Every record here needs to be written out again exactly.

--- MATERIAL PROVIDED ---

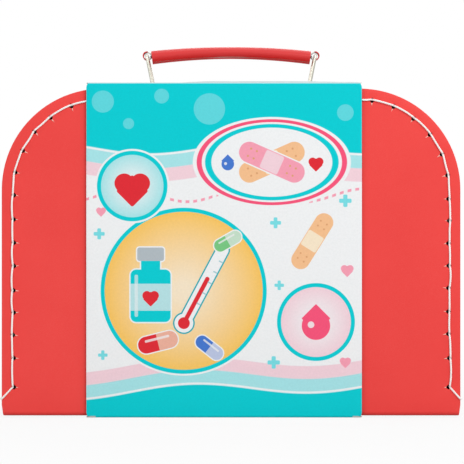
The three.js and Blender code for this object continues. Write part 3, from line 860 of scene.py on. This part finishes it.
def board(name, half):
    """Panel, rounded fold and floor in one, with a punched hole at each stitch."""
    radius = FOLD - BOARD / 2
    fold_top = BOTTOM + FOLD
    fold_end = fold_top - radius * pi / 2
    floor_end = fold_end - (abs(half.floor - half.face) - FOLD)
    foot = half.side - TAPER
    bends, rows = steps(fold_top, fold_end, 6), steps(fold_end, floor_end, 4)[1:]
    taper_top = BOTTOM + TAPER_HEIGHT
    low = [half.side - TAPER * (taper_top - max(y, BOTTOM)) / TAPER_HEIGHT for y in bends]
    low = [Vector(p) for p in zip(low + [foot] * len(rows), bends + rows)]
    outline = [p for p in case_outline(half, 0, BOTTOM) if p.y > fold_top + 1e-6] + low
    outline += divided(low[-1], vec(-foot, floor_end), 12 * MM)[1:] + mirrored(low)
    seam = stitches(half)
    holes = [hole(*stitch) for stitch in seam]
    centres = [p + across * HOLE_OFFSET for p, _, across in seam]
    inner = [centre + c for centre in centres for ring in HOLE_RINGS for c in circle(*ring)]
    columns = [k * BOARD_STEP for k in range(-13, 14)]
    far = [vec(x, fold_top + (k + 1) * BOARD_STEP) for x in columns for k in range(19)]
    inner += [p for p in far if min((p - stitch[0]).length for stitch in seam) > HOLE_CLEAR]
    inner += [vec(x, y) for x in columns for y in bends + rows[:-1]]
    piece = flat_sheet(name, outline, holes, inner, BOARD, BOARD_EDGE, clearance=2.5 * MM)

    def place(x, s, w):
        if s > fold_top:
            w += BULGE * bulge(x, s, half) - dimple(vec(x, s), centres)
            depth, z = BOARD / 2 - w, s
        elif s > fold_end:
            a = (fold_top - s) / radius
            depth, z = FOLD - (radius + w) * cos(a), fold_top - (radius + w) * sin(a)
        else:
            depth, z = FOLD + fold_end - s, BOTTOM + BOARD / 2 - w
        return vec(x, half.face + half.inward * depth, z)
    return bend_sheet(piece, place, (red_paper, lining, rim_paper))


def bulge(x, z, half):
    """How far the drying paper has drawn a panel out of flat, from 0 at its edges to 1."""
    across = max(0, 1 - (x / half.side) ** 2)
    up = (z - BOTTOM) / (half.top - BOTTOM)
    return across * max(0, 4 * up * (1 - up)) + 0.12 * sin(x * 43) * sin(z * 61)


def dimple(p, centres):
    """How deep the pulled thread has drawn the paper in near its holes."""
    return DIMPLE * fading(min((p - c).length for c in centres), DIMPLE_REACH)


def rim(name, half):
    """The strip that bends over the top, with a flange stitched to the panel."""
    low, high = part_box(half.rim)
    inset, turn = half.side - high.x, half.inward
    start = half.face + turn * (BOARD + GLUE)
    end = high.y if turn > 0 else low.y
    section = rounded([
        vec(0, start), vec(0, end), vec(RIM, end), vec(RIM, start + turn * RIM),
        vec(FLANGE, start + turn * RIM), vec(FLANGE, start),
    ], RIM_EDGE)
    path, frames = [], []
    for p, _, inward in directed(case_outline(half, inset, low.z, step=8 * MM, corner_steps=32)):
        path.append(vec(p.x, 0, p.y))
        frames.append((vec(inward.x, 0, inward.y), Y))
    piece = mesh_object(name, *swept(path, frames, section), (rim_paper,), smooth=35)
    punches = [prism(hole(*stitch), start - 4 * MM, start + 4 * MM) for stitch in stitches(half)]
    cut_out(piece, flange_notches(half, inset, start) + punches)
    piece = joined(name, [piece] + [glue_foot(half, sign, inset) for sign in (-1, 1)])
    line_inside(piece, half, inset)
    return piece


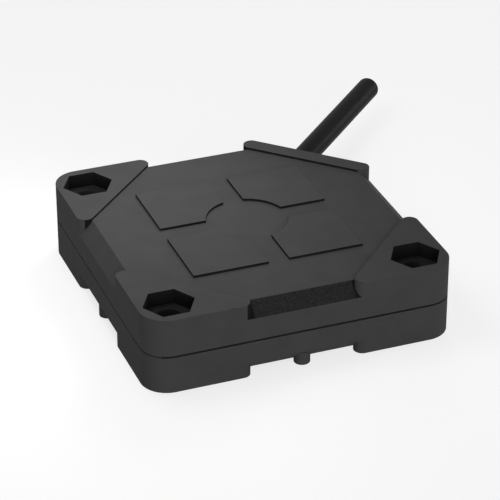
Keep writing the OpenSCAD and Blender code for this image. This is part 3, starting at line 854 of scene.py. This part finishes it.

---

ANSWER IN FULL =
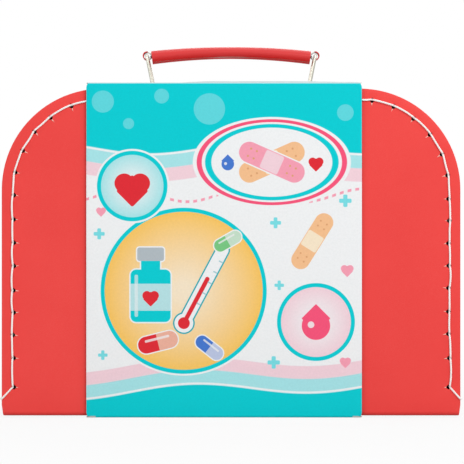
The three.js and Blender code for this object continues. Write part 3, from line 860 of scene.py on. This part finishes it.
def board(name, half):
    """Panel, rounded fold and floor in one, with a punched hole at each stitch."""
    radius = FOLD - BOARD / 2
    fold_top = BOTTOM + FOLD
    fold_end = fold_top - radius * pi / 2
    floor_end = fold_end - (abs(half.floor - half.face) - FOLD)
    foot = half.side - TAPER
    bends, rows = steps(fold_top, fold_end, 6), steps(fold_end, floor_end, 4)[1:]
    taper_top = BOTTOM + TAPER_HEIGHT
    low = [half.side - TAPER * (taper_top - max(y, BOTTOM)) / TAPER_HEIGHT for y in bends]
    low = [Vector(p) for p in zip(low + [foot] * len(rows), bends + rows)]
    outline = [p for p in case_outline(half, 0, BOTTOM) if p.y > fold_top + 1e-6] + low
    outline += divided(low[-1], vec(-foot, floor_end), 12 * MM)[1:] + mirrored(low)
    seam = stitches(half)
    holes = [hole(*stitch) for stitch in seam]
    centres = [p + across * HOLE_OFFSET for p, _, across in seam]
    inner = [centre + c for centre in centres for ring in HOLE_RINGS for c in circle(*ring)]
    columns = [k * BOARD_STEP for k in range(-13, 14)]
    far = [vec(x, fold_top + (k + 1) * BOARD_STEP) for x in columns for k in range(19)]
    inner += [p for p in far if min((p - stitch[0]).length for stitch in seam) > HOLE_CLEAR]
    inner += [vec(x, y) for x in columns for y in bends + rows[:-1]]
    piece = flat_sheet(name, outline, holes, inner, BOARD, BOARD_EDGE, clearance=2.5 * MM)

    def place(x, s, w):
        if s > fold_top:
            w += BULGE * bulge(x, s, half) - dimple(vec(x, s), centres)
            depth, z = BOARD / 2 - w, s
        elif s > fold_end:
            a = (fold_top - s) / radius
            depth, z = FOLD - (radius + w) * cos(a), fold_top - (radius + w) * sin(a)
        else:
            depth, z = FOLD + fold_end - s, BOTTOM + BOARD / 2 - w
        return vec(x, half.face + half.inward * depth, z)
    return bend_sheet(piece, place, (red_paper, lining, rim_paper))


def bulge(x, z, half):
    """How far the drying paper has drawn a panel out of flat, from 0 at its edges to 1."""
    across = max(0, 1 - (x / half.side) ** 2)
    up = (z - BOTTOM) / (half.top - BOTTOM)
    return across * max(0, 4 * up * (1 - up)) + 0.12 * sin(x * 43) * sin(z * 61)


def dimple(p, centres):
    """How deep the pulled thread has drawn the paper in near its holes."""
    return DIMPLE * fading(min((p - c).length for c in centres), DIMPLE_REACH)


def rim(name, half):
    """The strip that bends over the top, with a flange stitched to the panel."""
    low, high = part_box(half.rim)
    inset, turn = half.side - high.x, half.inward
    start = half.face + turn * (BOARD + GLUE)
    end = high.y if turn > 0 else low.y
    section = rounded([
        vec(0, start), vec(0, end), vec(RIM, end), vec(RIM, start + turn * RIM),
        vec(FLANGE, start + turn * RIM), vec(FLANGE, start),
    ], RIM_EDGE)
    path, frames = [], []
    for p, _, inward in directed(case_outline(half, inset, low.z, step=8 * MM, corner_steps=32)):
        path.append(vec(p.x, 0, p.y))
        frames.append((vec(inward.x, 0, inward.y), Y))
    piece = mesh_object(name, *swept(path, frames, section), (rim_paper,), smooth=35)
    punches = [prism(hole(*stitch), start - 4 * MM, start + 4 * MM) for stitch in stitches(half)]
    cut_out(piece, flange_notches(half, inset, start) + punches)
    piece = joined(name, [piece] + [glue_foot(half, sign, inset) for sign in (-1, 1)])
    line_inside(piece, half, inset)
    return piece


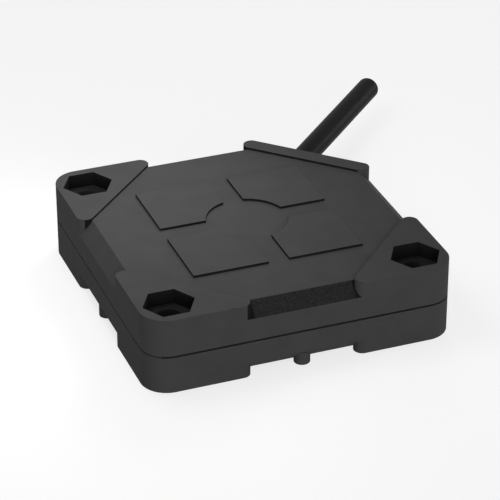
Keep writing the OpenSCAD and Blender code for this image. This is part 3, starting at line 854 of scene.py. This part finishes it.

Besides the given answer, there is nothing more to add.